Requirement: Exactly reproduce the lines that follow.
/---
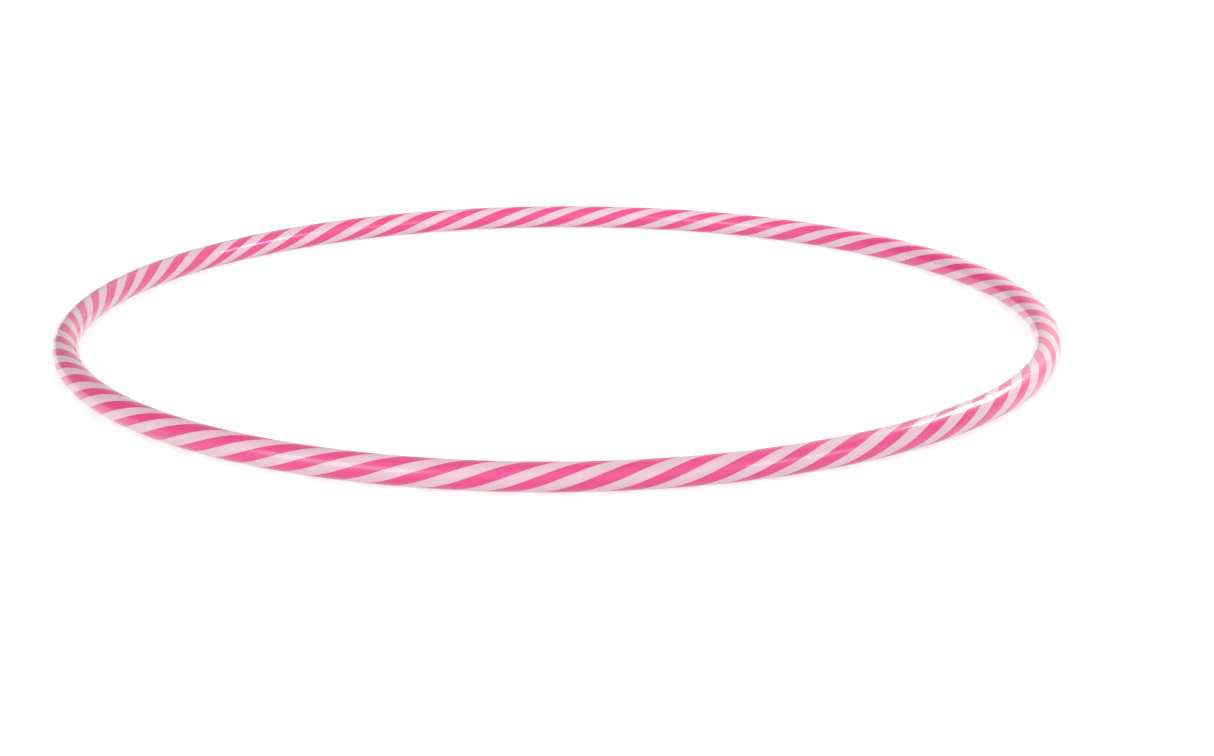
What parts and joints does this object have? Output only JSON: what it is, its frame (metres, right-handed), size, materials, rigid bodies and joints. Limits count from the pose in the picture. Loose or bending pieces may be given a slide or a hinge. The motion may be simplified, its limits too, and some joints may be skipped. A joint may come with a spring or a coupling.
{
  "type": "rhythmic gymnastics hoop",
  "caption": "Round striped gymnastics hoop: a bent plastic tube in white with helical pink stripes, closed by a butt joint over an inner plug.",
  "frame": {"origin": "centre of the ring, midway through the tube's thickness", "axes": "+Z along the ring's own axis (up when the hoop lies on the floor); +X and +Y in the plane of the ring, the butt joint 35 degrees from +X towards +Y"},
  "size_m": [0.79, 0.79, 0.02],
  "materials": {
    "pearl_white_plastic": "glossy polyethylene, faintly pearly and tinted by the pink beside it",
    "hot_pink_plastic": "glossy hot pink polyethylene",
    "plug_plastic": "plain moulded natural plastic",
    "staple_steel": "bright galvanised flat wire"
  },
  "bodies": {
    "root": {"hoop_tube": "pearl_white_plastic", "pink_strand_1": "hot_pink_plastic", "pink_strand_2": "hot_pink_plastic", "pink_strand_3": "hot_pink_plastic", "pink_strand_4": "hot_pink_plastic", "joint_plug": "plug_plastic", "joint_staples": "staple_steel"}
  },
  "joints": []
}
\---
Output:
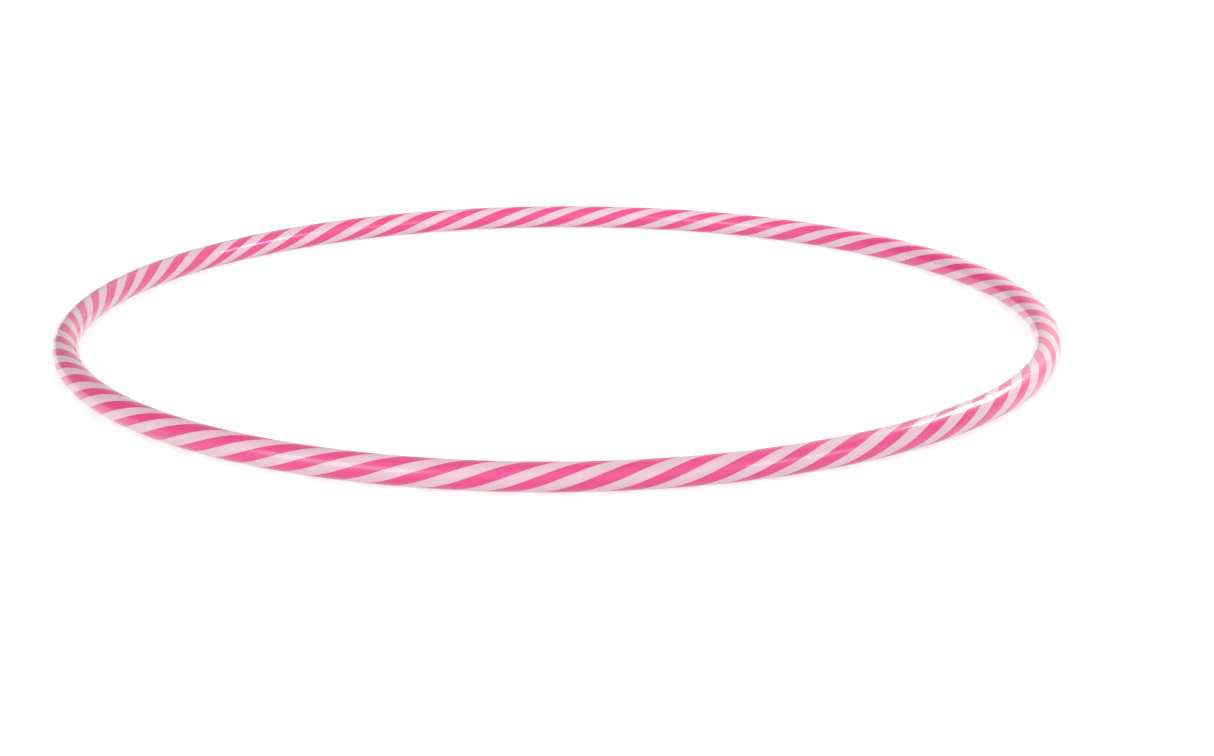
What parts and joints does this object have? Output only JSON: what it is, its frame (metres, right-handed), size, materials, rigid bodies and joints. Limits count from the pose in the picture. Loose or bending pieces may be given a slide or a hinge. The motion may be simplified, its limits too, and some joints may be skipped. A joint may come with a spring or a coupling.
{
  "type": "rhythmic gymnastics hoop",
  "caption": "Round striped gymnastics hoop: a bent plastic tube in white with helical pink stripes, closed by a butt joint over an inner plug.",
  "frame": {"origin": "centre of the ring, midway through the tube's thickness", "axes": "+Z along the ring's own axis (up when the hoop lies on the floor); +X and +Y in the plane of the ring, the butt joint 35 degrees from +X towards +Y"},
  "size_m": [0.79, 0.79, 0.02],
  "materials": {
    "pearl_white_plastic": "glossy polyethylene, faintly pearly and tinted by the pink beside it",
    "hot_pink_plastic": "glossy hot pink polyethylene",
    "plug_plastic": "plain moulded natural plastic",
    "staple_steel": "bright galvanised flat wire"
  },
  "bodies": {
    "root": {"hoop_tube": "pearl_white_plastic", "pink_strand_1": "hot_pink_plastic", "pink_strand_2": "hot_pink_plastic", "pink_strand_3": "hot_pink_plastic", "pink_strand_4": "hot_pink_plastic", "joint_plug": "plug_plastic", "joint_staples": "staple_steel"}
  },
  "joints": []
}